Now you and I have 2000 years of church history, countless numbers of books, sermons and articles to help understand what it means to follow Christ. These first century folks didn’t know what they were getting into. What an adventure!
But do we really know what we are getting into in following Christ? I’ve been following Jesus now for over 30 years and I can tell you that it’s not been what I thought it would be.
Just when I think I have it figured out and I’ve made my plans, He comes along and changes those plans and turns things around 360 degrees. Believe me, it’s happened numerous times. He wants us to follow Him on a daily basis. That’s the invitation . . . follow Jesus.

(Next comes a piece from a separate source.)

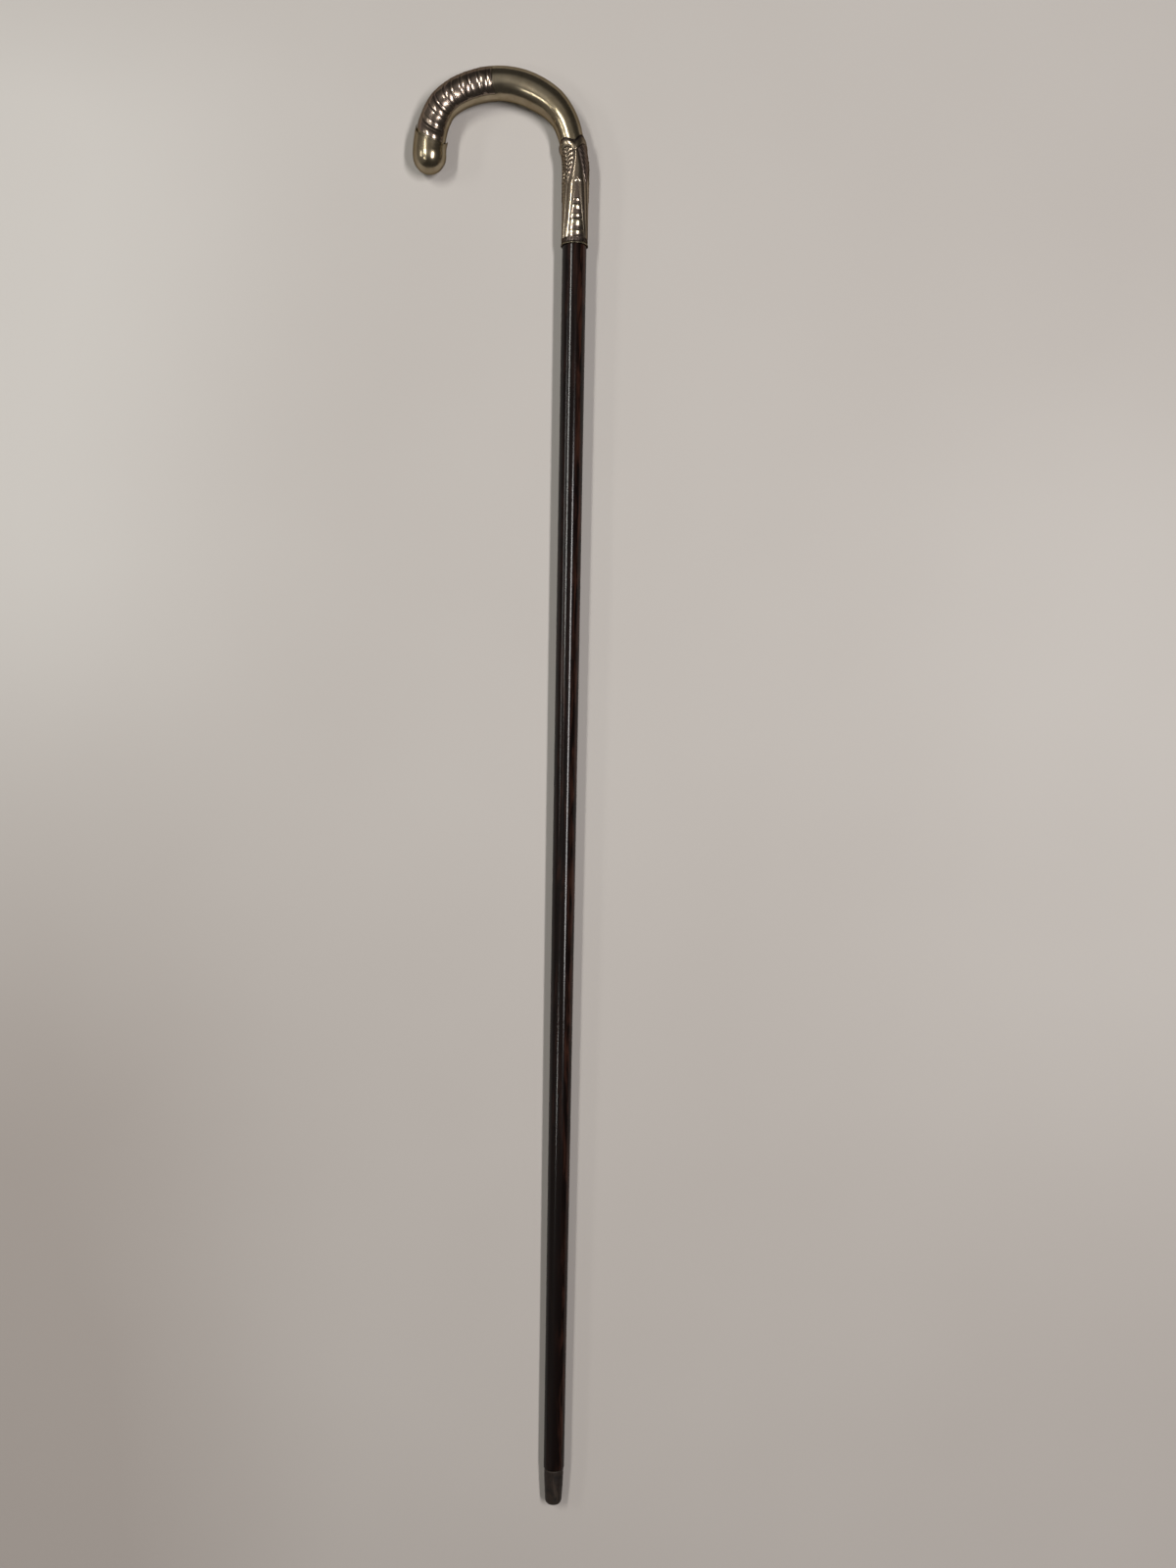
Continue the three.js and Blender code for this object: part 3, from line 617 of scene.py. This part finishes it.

So the next time you are sharing your story with someone and you want to ask them if they are interested in becoming a Christian, don’t promise them heaven. Invite them into this adventure of following Jesus on a daily basis. Following Jesus is the invitation!
Lord Jesus, I want to follow you in every area of my life. I don’t want to focus on a particular destination. I want you to be the Lord of my life and I want to be your faithful follower. Help me this week to follow you wherever you may lead me. Help me to stay focused on you and you alone. Help me to seek your guidance, wisdom and grace as you lead me through the week. I commit my life to you.